We are pretty crazy about rolls in this house. My other go-to recipe is Always Perfect Dinner Rolls. They truly live up to that title. I’ve made them dozens and dozens of times, and I’ve never had a stinker. And even though I didn’t call these rolls, my Herby Pull-Apart Bread technically qualifies as rolls, because you can most definitely pull individual blobs of herb-scented loveliness apart, and they look suspiciously like rolls sitting on your plate.
And on another note …
My dear friend, Bette, told me (laughingly) a few weeks ago that when she tried to print out one of my recipes, she printed out something like 17 pages of material from the site. That got me thinking about the little recipe plug-in icon sitting at the top of my post page; the one I downloaded about a hundred years ago, back when I thought it would be a good idea to format my recipes. Somehow, I forgot that thought.
Well, here goes. Let me know if you like this recipe format. The nice thing is that it gives you the option to either save this recipe (and any others you like) to one central file, where you can access them any time, or print just the recipe. Of course, you’re always free to print 17 pages if you like that sort of thing.
- 4 cups of all-purpose flour, divided
- 3/4 cup warm (not hot) water
- 2 tsp active yeast (I use Rapid Rise)
- 2 eggs
- 1/2 cup Greek Yogurt (plain)
- 1 1/2 TBSP honey (or 2 TBSP sugar)
- 1 tsp salt
- 6 TBSP melted butter, divided
- In a mixer that has a dough attachment (Bosch, Kitchen Aid, etc.), mix 3/4 cup of the flour with the water and yeast. Leave to stand ten minutes, or until bubbly. (If it doesn't bubble within ten minutes, your yeast may not be viable. Better to get new yeast and start over; otherwise, your rolls won't rise)
- In a smaller bowl, mix the eggs, yogurt, honey, salt, water, and 4 TBSP of the melted butter together.
- With the dough attachment in place, slowly add the wet ingredients to the flour/yeast mixture and mix for one minute.
- Slowly add the remaining 3 1/2 cups flour to the mixing bowl. Knead for 4-5 minutes, stopping in the middle to take a spatula to the sides of the mixer and track down those pesky bits of flour collected there.
- When the dough is sufficiently mixed and kneaded (and it's going to be sticky), move to a large greased bowl and cover with Pam-sprayed plastic wrap. The easiest way to spray plastic wrap is to lay it over the bowl, spray the top, and then flip it over so the sprayed part is facing the bread. If that doesn't make sense, leave me a comment and I'll try to say it better. 🙂
- Let the dough rise in a warm, draft-free place until doubled in size. This can take as little as 45 minutes and as much as 1 1/2 hours, depending on your yeast and the temperature in your kitchen.

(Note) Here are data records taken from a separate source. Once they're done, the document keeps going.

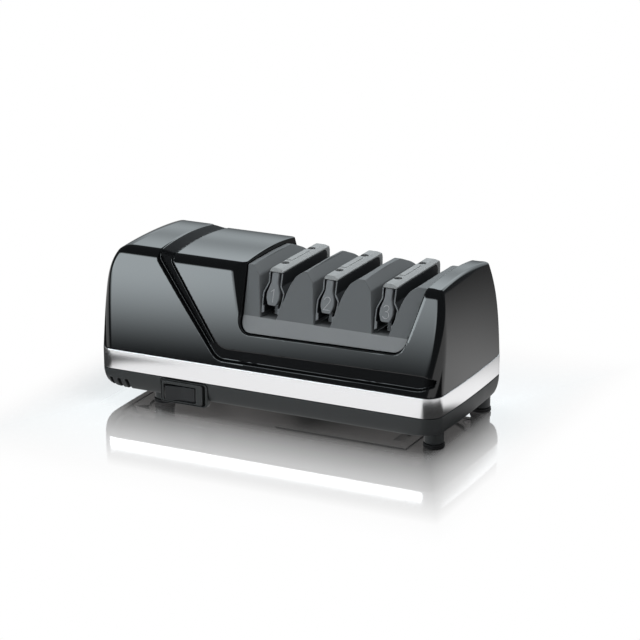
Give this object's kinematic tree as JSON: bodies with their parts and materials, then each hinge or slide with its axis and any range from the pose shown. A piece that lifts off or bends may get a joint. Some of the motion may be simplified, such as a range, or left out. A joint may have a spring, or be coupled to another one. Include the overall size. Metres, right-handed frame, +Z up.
{
  "type": "electric knife sharpener",
  "caption": "Bench-top electric knife sharpener: a long rounded body with a silver band, a rocker switch and three pairs of guided blade slots over motor-driven discs.",
  "frame": {"origin": "on the floor under the middle of the body, at the middle of its length and of its depth", "axes": "+X along the length to the right, +Y to the back, +Z up; the switch is at the front, on -Y"},
  "size_m": [0.248, 0.1158, 0.1072],
  "materials": {
    "gloss_black": "polished moulded black",
    "satin_black": "fine satin texture",
    "silver_band": "satin silver",
    "module_grey": "satin dark grey",
    "guide_grey": "satin grey",
    "rubber": "matte",
    "steel": "machined",
    "copper": "enamelled copper winding",
    "abrasive": "fine abrasive coating"
  },
  "bodies": {
    "housing": {"upper_housing": "gloss_black", "trim_band": "silver_band", "base_pan": "satin_black", "foot_pad_front_left": "rubber", "foot_pad_front_right": "rubber", "foot_pad_rear_left": "rubber", "foot_pad_rear_right": "rubber", "housing_screw_1": "steel", "housing_screw_2": "steel", "housing_screw_3": "steel", "housing_screw_4": "steel", "switch_bezel": "satin_black", "switch_body": "rubber", "cord_gland": "rubber", "guide_module": "module_grey", "guide_tower_1": "guide_grey", "guide_rail_1": "guide_grey", "rail_screw_1_front": "steel", "rail_screw_1_rear": "steel", "guide_tower_2": "guide_grey", "guide_rail_2": "guide_grey", "rail_screw_2_front": "steel", "rail_screw_2_rear": "steel", "guide_tower_3": "guide_grey", "guide_rail_3": "guide_grey", "rail_screw_3_front": "steel", "rail_screw_3_rear": "steel", "stator_core": "steel", "field_coil_upper": "copper", "field_coil_lower": "copper", "motor_bracket_left": "steel", "motor_bracket_right": "steel", "motor_bearing_left": "steel", "motor_bearing_right": "steel", "end_bearing": "steel"},
    "spindle": {"drive_shaft": "steel", "rotor_core": "steel", "cooling_fan": "satin_black", "disc_spring_1": "steel", "disc_spring_2": "steel", "disc_spring_3": "steel"},
    "disc_1_left": {"disc_1_left": "abrasive"},
    "disc_1_right": {"disc_1_right": "abrasive"},
    "disc_2_left": {"disc_2_left": "abrasive"},
    "disc_2_right": {"disc_2_right": "abrasive"},
    "disc_3_left": {"disc_3_left": "abrasive"},
    "disc_3_right": {"disc_3_right": "abrasive"},
    "guide_leaf_1_left": {"guide_leaf_1_left": "guide_grey"},
    "guide_leaf_1_right": {"guide_leaf_1_right": "guide_grey"},
    "guide_leaf_2_left": {"guide_leaf_2_left": "guide_grey"},
    "guide_leaf_2_right": {"guide_leaf_2_right": "guide_grey"},
    "guide_leaf_3_left": {"guide_leaf_3_left": "guide_grey"},
    "guide_leaf_3_right": {"guide_leaf_3_right": "guide_grey"},
    "rocker": {"switch_rocker": "satin_black"},
    "dresser": {"dressing_lever": "satin_black", "dressing_pad": "abrasive"},
    "chip_door": {"shavings_cover": "satin_black", "shavings_magnet": "steel"}
  },
  "joints": [
    {"name": "spindle_spin", "type": "hinge", "parent": "housing", "child": "spindle", "pos_m": [0, 0, 0.044], "axis": [1, 0, 0], "continuous": true},
    {"name": "disc_1_left_slide", "type": "slide", "parent": "spindle", "child": "disc_1_left", "axis": [1, 0, 0], "range_m": [0, 0.001], "stiffness_N_per_m": 600, "springref_m": -0.002, "deforming": ["disc_spring_1"]},
    {"name": "disc_1_right_slide", "type": "slide", "parent": "spindle", "child": "disc_1_right", "axis": [-1, 0, 0], "range_m": [0, 0.001], "stiffness_N_per_m": 600, "springref_m": -0.002, "deforming": ["disc_spring_1"]},
    {"name": "disc_2_left_slide", "type": "slide", "parent": "spindle", "child": "disc_2_left", "axis": [1, 0, 0], "range_m": [0, 0.001], "stiffness_N_per_m": 600, "springref_m": -0.002, "deforming": ["disc_spring_2"]},
    {"name": "disc_2_right_slide", "type": "slide", "parent": "spindle", "child": "disc_2_right", "axis": [-1, 0, 0], "range_m": [0, 0.001], "stiffness_N_per_m": 600, "springref_m": -0.002, "deforming": ["disc_spring_2"]},
    {"name": "disc_3_left_slide", "type": "slide", "parent": "spindle", "child": "disc_3_left", "axis": [1, 0, 0], "range_m": [0, 0.001], "stiffness_N_per_m": 600, "springref_m": -0.002, "deforming": ["disc_spring_3"]},
    {"name": "disc_3_right_slide", "type": "slide", "parent": "spindle", "child": "disc_3_right", "axis": [-1, 0, 0], "range_m": [0, 0.001], "stiffness_N_per_m": 600, "springref_m": -0.002, "deforming": ["disc_spring_3"]},
    {"name": "leaf_1_left_flex", "type": "hinge", "parent": "housing", "child": "guide_leaf_1_left", "pos_m": [-0.0038, 0, 0.1], "axis": [0, -1, 0], "range_deg": [0, 3.5], "stiffness_Nm_per_rad": 0.05, "springref_deg": -3.44},
    {"name": "leaf_1_right_flex", "type": "hinge", "parent": "housing", "child": "guide_leaf_1_right", "pos_m": [0.0042, 0, 0.1], "axis": [0, 1, 0], "range_deg": [0, 3.5], "stiffness_Nm_per_rad": 0.05, "springref_deg": -3.44},
    {"name": "leaf_2_left_flex", "type": "hinge", "parent": "housing", "child": "guide_leaf_2_left", "pos_m": [0.0354, 0, 0.1], "axis": [0, -1, 0], "range_deg": [0, 3.5], "stiffness_Nm_per_rad": 0.05, "springref_deg": -3.44},
    {"name": "leaf_2_right_flex", "type": "hinge", "parent": "housing", "child": "guide_leaf_2_right", "pos_m": [0.0434, 0, 0.1], "axis": [0, 1, 0], "range_deg": [0, 3.5], "stiffness_Nm_per_rad": 0.05, "springref_deg": -3.44},
    {"name": "leaf_3_left_flex", "type": "hinge", "parent": "housing", "child": "guide_leaf_3_left", "pos_m": [0.0746, 0, 0.1], "axis": [0, -1, 0], "range_deg": [0, 3.5], "stiffness_Nm_per_rad": 0.05, "springref_deg": -3.44},
    {"name": "leaf_3_right_flex", "type": "hinge", "parent": "housing", "child": "guide_leaf_3_right", "pos_m": [0.0826, 0, 0.1], "axis": [0, 1, 0], "range_deg": [0, 3.5], "stiffness_Nm_per_rad": 0.05, "springref_deg": -3.44},
    {"name": "power_switch", "type": "hinge", "parent": "housing", "child": "rocker", "pos_m": [-0.0608, -0.05079, 0.014], "axis": [0, 0, 1], "range_deg": [-12, 0]},
    {"name": "dressing_swing", "type": "hinge", "parent": "housing", "child": "dresser", "pos_m": [0.0786, 0.04, 0.03], "axis": [0, 0, 1], "range_deg": [-7, 7], "stiffness_Nm_per_rad": 0.1},
    {"name": "chip_door_drop", "type": "slide", "parent": "housing", "child": "chip_door", "axis": [0, 0, -1], "range_m": [0, 0.008]}
  ]
}
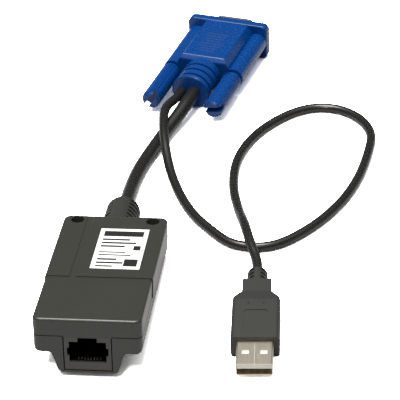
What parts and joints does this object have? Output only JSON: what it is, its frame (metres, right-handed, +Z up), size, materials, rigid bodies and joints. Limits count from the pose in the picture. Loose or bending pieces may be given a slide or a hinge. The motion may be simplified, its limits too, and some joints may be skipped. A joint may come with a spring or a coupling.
{
  "type": "kvm dongle",
  "caption": "Server interface module: black two-shell housing with a modular jack, corded to a blue moulded video plug with thumbscrews, and on by a thin cord to a USB plug.",
  "frame": {"origin": "under the middle of the module and its boot, on the surface that the part lies on", "axes": "+Z up; +Y from the jack face along the module to its cord boot; +X to the right seen from the jack"},
  "size_m": [0.1051, 0.2271, 0.022],
  "materials": {
    "housing_black": "fine moulded texture, satin",
    "black_steel": "black oxide",
    "label_film": "smooth white film",
    "jack_black": "smooth satin",
    "gold_contact": "gold-plated, bright",
    "board_green": "solder mask",
    "chip_black": "moulded epoxy",
    "crystal_steel": "drawn can",
    "capacitor_can": "drawn can",
    "header_plastic": "natural nylon",
    "lead_insulation": "smooth insulation",
    "cord_black": "smooth satin jacket",
    "hood_blue": "moulded, satin sheen",
    "plated_steel": "bright nickel plating",
    "insulator_blue": "smooth",
    "plug_black": "moulded, satin",
    "insulator_white": "smooth"
  },
  "bodies": {
    "root": {"upper_shell": "housing_black", "lower_shell": "housing_black", "housing_screw_left": "black_steel", "housing_screw_right": "black_steel", "blank_label": "label_film", "jack_housing": "jack_black", "jack_contacts": "gold_contact", "circuit_board": "board_green", "controller_chip": "chip_black", "line_driver_chip": "chip_black", "crystal": "crystal_steel", "board_capacitors": "capacitor_can", "board_header": "header_plastic", "inner_leads": "lead_insulation", "cord_boot": "cord_black", "module_cord": "cord_black", "usb_cord": "cord_black", "video_hood": "hood_blue", "video_shell": "plated_steel", "video_insulator": "insulator_blue", "video_pins": "gold_contact", "usb_overmould": "plug_black", "usb_shell": "plated_steel", "usb_insulator": "insulator_white", "usb_contacts": "gold_contact"},
    "left_thumbscrew": {"thumbscrew_left_knob": "hood_blue", "thumbscrew_left_shaft": "plated_steel"},
    "right_thumbscrew": {"thumbscrew_right_knob": "hood_blue", "thumbscrew_right_shaft": "plated_steel"}
  },
  "joints": [
    {"name": "left_thumbscrew_turn", "type": "hinge", "parent": "root", "child": "left_thumbscrew", "pos_m": [0.00972, 0.15643, 0.0072], "axis": [0.2368, 0.9715, 0], "continuous": true},
    {"name": "right_thumbscrew_turn", "type": "hinge", "parent": "root", "child": "right_thumbscrew", "pos_m": [0.034, 0.15051, 0.0072], "axis": [0.2368, 0.9715, 0], "continuous": true}
  ]
}
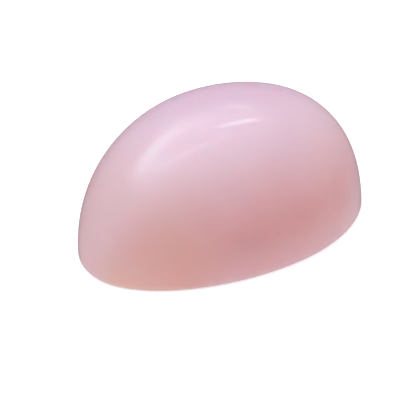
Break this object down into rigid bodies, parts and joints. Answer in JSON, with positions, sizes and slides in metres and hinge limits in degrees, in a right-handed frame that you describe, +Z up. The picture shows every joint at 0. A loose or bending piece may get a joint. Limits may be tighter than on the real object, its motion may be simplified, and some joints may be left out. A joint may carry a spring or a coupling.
{
  "type": "pink opal cabochon",
  "caption": "Oval high-dome cabochon of pink opal with a polished dome, a flat back and a fine bevel round the foot.",
  "frame": {"origin": "middle of the flat back, on the surface the stone rests on", "axes": "+Z up from the flat back to the top of the dome, X along the oval's length with the slightly fuller end at +X, Y across its width"},
  "size_m": [0.014, 0.01, 0.0052],
  "materials": {
    "pink_opal": "milky translucent pink opal, high polish on the dome and fine-ground on the flat back"
  },
  "bodies": {
    "root": {"cabochon": "pink_opal"}
  },
  "joints": []
}
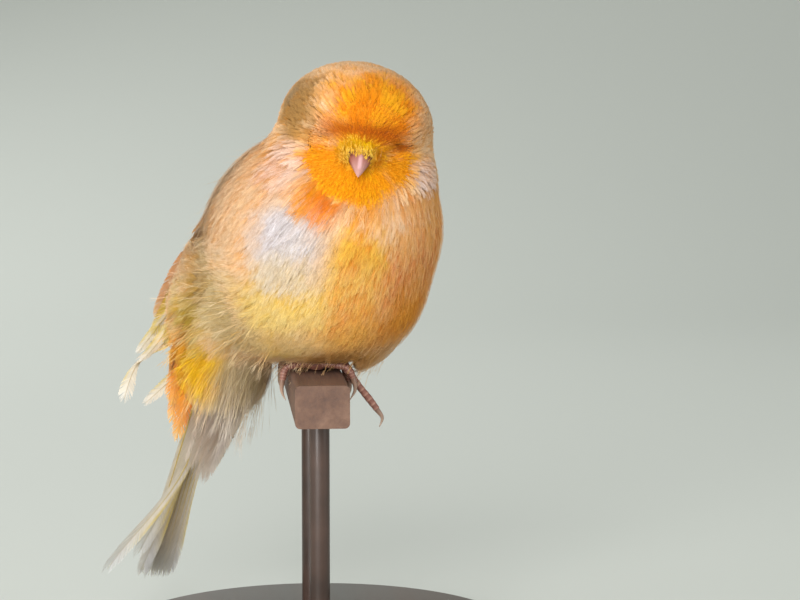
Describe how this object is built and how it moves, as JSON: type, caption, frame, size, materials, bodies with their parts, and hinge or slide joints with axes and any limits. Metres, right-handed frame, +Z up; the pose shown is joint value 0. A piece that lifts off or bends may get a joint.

- When doubled, oil your hand slightly and punch down the dough. This doesn't mean you give it a whooping; it means that you gently deflate the mound until it reduces back down in size.
- Lay the dough out on a clean, floured surface and begin dividing it up. Using a knife, I cut the dough in half, then cut each of those halves in half again. I then roll each of those four pieces into uniform log shapes, and cut those shapes into five pieces. This gives me 20 rolls.
- Form each piece into a smooth ball and place on a rimmed baking sheet OR a 9 x 12 baking pan. I've made them both ways. The ones on the baking sheet tend to have more "crust" around the roll, whereas the ones baked in a baking pan have soft sides and a browned top. Both are delicious!
- Cover the rolls with Pam-sprayed plastic wrap, leave in a warm, draft-free place, and let rise again until almost doubled.(about 40 minutes). While the rolls are rising, preheat your oven to 375.
- When rolls have risen, remove the plastic wrap and bake 18-20 minutes, or until golden.
- After removing from oven, brush rolls with the remaining 2 TBSP of melted butter.